There are those who claim that the appropriate birthday of the Internet is Sept 1, 1969, when the ARPANET began. They propose that the essential nature of the Internet is large scale packet switching. In packet switching networks, messages are broken up into small segments called packets. Each packet is routed to its destination separately. Packets are later reassembled into messages and delivered to their destination.
In its original conception, the ARPANET was a large scale packet switching network spanning the U.S. It was under the control of one entity, the U.S. Department of Defense (DOD). It was planned as a means of providing for resource sharing among diverse computers, diverse operating systems, and the diverse users of these computers. It was not designed to communicate with dissimilar packet switching computer networks. When the ARPANET was originally designed, there was no plan to link the ARPANET to any other packet switching networks.
NCP (Network Control Protocol) was the protocol used on the early ARPANET. A protocol is a set of agreements that make communication possible between different entities. This protocol made it possible for users to send a message to a subnetwork, the IMP subnetwork. (Interface Message Processor). NCP would also make it possible to transmit the message from the receiving IMP to the receiver's computer. NCP's role was limited. It did not function as a communications protocol.
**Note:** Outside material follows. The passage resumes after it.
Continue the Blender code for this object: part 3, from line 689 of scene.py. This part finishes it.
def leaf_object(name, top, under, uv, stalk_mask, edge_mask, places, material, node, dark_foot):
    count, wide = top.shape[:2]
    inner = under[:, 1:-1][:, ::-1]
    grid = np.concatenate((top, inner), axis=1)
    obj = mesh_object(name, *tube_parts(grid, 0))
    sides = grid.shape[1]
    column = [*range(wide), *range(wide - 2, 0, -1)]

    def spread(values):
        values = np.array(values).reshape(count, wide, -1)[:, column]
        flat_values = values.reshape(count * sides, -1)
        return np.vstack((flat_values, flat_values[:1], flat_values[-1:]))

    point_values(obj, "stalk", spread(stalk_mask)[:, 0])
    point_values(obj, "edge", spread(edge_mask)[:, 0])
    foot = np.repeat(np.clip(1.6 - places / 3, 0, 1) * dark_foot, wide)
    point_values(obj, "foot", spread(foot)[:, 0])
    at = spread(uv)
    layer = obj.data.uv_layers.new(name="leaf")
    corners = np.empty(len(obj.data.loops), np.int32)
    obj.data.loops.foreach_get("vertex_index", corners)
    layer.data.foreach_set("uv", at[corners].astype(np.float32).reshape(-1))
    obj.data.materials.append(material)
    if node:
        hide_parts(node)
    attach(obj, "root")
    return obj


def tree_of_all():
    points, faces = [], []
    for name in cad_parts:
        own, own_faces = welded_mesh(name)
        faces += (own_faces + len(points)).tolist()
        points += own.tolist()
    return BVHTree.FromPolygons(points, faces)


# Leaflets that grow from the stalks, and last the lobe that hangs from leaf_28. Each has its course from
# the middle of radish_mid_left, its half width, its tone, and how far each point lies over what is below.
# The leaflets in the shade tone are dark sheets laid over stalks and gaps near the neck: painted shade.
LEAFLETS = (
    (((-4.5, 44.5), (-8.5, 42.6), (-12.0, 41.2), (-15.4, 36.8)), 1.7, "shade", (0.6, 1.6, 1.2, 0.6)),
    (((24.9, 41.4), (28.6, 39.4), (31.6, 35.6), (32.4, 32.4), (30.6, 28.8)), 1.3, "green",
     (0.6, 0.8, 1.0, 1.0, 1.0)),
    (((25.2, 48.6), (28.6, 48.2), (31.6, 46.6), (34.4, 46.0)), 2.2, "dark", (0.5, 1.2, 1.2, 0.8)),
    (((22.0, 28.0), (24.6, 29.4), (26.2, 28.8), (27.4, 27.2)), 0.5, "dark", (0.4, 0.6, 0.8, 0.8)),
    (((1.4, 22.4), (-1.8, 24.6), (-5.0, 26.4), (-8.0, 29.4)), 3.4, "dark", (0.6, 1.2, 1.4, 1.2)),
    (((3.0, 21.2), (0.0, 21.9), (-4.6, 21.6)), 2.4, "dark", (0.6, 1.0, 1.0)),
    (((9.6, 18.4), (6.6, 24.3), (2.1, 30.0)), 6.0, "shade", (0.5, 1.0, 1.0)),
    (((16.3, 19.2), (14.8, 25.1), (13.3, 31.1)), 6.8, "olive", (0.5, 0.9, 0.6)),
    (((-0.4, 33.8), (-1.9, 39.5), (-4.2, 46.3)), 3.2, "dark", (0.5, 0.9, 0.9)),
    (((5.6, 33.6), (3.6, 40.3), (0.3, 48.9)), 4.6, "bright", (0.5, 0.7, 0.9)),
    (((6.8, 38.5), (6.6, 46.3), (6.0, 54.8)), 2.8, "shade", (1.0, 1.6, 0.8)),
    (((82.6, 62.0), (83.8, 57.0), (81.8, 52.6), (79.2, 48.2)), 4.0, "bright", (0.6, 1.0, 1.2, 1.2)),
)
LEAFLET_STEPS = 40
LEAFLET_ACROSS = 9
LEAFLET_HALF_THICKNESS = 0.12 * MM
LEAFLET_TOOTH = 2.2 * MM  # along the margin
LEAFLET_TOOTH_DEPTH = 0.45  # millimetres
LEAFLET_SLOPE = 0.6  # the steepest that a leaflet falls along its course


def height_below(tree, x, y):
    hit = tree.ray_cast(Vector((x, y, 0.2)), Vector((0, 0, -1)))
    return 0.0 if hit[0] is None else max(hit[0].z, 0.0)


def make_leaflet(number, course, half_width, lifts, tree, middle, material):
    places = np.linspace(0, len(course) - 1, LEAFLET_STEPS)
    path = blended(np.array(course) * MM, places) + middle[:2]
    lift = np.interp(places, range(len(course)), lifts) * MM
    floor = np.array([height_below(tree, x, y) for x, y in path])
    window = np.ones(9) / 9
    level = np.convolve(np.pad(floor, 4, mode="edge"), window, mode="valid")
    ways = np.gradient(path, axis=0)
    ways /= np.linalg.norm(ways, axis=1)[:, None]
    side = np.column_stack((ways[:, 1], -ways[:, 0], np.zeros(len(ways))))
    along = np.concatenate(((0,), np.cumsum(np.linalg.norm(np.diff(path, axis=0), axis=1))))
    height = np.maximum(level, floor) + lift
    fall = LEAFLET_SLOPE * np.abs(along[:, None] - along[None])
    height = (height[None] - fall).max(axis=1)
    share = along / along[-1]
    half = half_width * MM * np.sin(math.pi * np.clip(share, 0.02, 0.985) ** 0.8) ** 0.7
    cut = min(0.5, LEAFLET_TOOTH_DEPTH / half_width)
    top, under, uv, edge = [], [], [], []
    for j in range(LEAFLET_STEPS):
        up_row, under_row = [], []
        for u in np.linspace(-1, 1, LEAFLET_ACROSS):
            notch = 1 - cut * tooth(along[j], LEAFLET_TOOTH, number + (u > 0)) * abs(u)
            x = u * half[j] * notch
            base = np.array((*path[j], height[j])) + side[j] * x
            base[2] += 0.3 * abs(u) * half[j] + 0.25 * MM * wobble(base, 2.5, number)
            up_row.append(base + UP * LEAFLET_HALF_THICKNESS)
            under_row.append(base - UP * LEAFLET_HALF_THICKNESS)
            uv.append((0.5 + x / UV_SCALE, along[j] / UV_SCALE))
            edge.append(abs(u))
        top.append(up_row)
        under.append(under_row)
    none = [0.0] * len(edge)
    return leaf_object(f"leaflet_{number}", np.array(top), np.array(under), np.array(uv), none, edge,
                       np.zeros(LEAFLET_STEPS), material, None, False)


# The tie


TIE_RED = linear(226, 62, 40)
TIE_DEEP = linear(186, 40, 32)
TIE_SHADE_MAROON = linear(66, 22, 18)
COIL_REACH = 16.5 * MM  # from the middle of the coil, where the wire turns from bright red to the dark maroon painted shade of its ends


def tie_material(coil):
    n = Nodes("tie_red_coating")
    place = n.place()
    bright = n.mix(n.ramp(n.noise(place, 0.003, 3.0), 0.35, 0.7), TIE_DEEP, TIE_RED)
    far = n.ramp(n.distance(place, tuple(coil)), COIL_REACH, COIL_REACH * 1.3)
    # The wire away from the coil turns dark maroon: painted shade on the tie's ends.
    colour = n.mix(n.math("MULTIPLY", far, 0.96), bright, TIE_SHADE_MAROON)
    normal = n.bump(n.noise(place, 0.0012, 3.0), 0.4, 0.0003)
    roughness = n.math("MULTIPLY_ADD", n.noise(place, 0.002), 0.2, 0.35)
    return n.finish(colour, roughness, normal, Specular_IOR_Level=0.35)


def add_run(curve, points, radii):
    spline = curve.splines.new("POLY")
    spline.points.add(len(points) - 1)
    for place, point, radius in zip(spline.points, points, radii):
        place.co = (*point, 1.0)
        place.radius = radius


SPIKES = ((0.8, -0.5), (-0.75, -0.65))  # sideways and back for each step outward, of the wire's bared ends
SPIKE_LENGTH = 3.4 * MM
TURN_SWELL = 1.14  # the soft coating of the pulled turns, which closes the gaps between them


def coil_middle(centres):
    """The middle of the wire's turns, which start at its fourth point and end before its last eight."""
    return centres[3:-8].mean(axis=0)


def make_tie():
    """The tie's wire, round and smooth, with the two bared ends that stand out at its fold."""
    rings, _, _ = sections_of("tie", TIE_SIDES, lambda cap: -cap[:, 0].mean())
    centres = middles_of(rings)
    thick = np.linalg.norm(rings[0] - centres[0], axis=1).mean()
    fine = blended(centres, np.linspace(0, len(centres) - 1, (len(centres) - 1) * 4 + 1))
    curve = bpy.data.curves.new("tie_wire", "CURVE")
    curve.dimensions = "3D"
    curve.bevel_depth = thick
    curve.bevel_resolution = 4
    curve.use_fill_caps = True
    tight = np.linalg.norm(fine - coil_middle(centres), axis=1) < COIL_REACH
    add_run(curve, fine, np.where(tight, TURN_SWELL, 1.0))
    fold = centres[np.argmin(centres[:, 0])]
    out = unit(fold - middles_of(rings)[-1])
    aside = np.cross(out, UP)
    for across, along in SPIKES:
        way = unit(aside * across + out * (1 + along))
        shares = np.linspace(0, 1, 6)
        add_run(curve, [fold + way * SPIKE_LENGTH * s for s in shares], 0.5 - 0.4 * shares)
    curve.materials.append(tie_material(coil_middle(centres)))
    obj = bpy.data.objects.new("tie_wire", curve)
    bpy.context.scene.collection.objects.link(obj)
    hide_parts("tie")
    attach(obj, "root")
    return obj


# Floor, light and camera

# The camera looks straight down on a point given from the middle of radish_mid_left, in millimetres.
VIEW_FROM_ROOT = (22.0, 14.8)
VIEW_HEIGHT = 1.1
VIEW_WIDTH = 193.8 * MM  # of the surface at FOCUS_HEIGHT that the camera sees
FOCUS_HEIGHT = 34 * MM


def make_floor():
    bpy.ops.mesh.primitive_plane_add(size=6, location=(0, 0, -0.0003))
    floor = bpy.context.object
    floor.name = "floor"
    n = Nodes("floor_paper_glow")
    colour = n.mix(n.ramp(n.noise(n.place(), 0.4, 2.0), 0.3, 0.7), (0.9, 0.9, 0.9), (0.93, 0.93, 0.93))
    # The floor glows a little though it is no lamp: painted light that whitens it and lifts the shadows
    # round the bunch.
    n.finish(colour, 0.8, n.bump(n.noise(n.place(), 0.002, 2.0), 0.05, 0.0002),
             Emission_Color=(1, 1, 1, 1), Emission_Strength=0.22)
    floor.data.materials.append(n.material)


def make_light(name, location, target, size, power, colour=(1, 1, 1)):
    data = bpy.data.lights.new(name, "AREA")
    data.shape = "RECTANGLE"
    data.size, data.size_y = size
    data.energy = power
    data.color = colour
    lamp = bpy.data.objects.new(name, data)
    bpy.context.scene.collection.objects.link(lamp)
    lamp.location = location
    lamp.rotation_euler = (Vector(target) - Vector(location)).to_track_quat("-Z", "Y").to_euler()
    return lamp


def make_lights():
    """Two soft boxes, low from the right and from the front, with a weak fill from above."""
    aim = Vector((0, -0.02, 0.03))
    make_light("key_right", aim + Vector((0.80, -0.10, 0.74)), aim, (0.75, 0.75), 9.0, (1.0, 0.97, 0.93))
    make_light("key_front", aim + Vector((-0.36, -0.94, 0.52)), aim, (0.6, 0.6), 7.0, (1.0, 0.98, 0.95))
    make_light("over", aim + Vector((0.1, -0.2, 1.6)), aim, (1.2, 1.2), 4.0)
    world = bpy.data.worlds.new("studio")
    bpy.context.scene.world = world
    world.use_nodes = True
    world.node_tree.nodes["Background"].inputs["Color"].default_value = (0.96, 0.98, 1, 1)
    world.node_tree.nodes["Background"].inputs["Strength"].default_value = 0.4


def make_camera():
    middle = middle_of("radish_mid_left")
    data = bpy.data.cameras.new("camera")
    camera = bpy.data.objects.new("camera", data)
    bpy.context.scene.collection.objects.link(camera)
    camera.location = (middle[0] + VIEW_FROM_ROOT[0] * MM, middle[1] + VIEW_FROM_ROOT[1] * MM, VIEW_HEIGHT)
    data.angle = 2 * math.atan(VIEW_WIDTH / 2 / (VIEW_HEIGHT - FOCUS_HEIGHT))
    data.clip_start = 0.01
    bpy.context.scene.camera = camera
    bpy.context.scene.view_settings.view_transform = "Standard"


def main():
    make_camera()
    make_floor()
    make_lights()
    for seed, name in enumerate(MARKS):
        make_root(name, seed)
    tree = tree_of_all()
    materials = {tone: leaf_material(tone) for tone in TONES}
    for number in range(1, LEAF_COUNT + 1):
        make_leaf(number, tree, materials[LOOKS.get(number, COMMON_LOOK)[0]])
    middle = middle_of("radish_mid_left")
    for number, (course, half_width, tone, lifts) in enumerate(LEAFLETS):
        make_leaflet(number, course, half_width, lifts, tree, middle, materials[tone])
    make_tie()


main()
The IMP subnetwork provided this functionality.
Once transported to IMP subnetwork, the message would be broken into packets, the packets would be routed to their destination, using flow control, error checking and so forth. Then the packets would be reassembled into messages, and they would be transported to the receiver's host computer.
Packet switching is recognized by all as an important advance in computer and communications technology. The controversy is over whether packet switching is the defining characteristic of the Internet, or whether the defining aspect is the communication among different and dissimilar networks?
To explore this controversy it will be helpful to look back at two time periods of Internet history. By 1973, there were a number of countries planning or developing packet switching networks. In the U.S. the ARPANET was being developed. In Great Britain, there had been the development of the National Physical Laboratory network (NPL network). In France, Cyclades was being built. There were networking research projects in other countries. The important question being considered by networking researchers was how to interconnect these different networks.
Robert Kahn had taken over the packet satellite network program at the DOD's ARPA/IPTO and was planning to create a packet radio network program. He recognized that it would be essential to interconnect these networks with the ARPANET. The ARPANET had a reliable subnetwork. Its host protocol NCP expected reliability. But a packet radio network, for example, is highly unreliable. So there was the need for a new communications protocol which would supply the reliability that the IMP subnetwork had formerly provided. In developing the packet satellite network, researchers from Norway and Great Britain agreed to collaborate with U.S. researchers to develop protocols to connect these dissimilar networks.
In September 1973, Robert Kahn and Vint Cerf presented a design for a protocol for packet network intercommunication to researchers from several countries meeting at the University of Sussex in Brighton, UK. For the next 10 years there was continuing research and collaboration by researchers to create working implementations of this protocol for different computers and different operating systems.
From 1973 until 1982, researchers from Great Britain and Norway collaborated with US researchers using the ARPANET. By 1982, the Norwegian and British researchers could connect to the U.S. network using the internetworking protocol which came to be called TCP/IP (Transport Control Protocol/Internet Protocol).
The second time period is in 1983, on January 1, 1983, a cutover to the TCP/IP protocol was required by the U.S. Department of Defense for computers acting as host computers on the ARPANET. While not all the different computers could cutover by this date to TCP/IP, many did. By the summer of 1983, the cutover had been completed. The TCP/IP protocol enabled the host computers on the ARPANET to communicate with TCP/IP enabled host computers on other networks.
Other networks would differ technically from the ARPANET. To transport packets among these different networks meant that a whole new set of issues had to be understood and resolved. For example, packets on different networks would be of different sizes, there would be different decisions made regarding timing, flow control, error checking and so forth. There would need to be a means of having all the different networks recognize how to route packets to their destination address. A form of addressing was needed which would be recognized by all the networks of the Internet.
Solving such problems made it possible to provide for communication among the users and the computers on different packet networks. I propose that the design and development of an implementation of an internetworking protocol, which is called TCP/IP, is the defining characteristic of the Internet.
January 1, 1983 was the date set for the cutover to this internetworking protocol, TCP/IP, on the ARPANET. On this date the basis was set for users and host computers on the ARPANET and other networks to be able to communicate with each other. This is indeed a worthy candidate for the birthday of the Internet.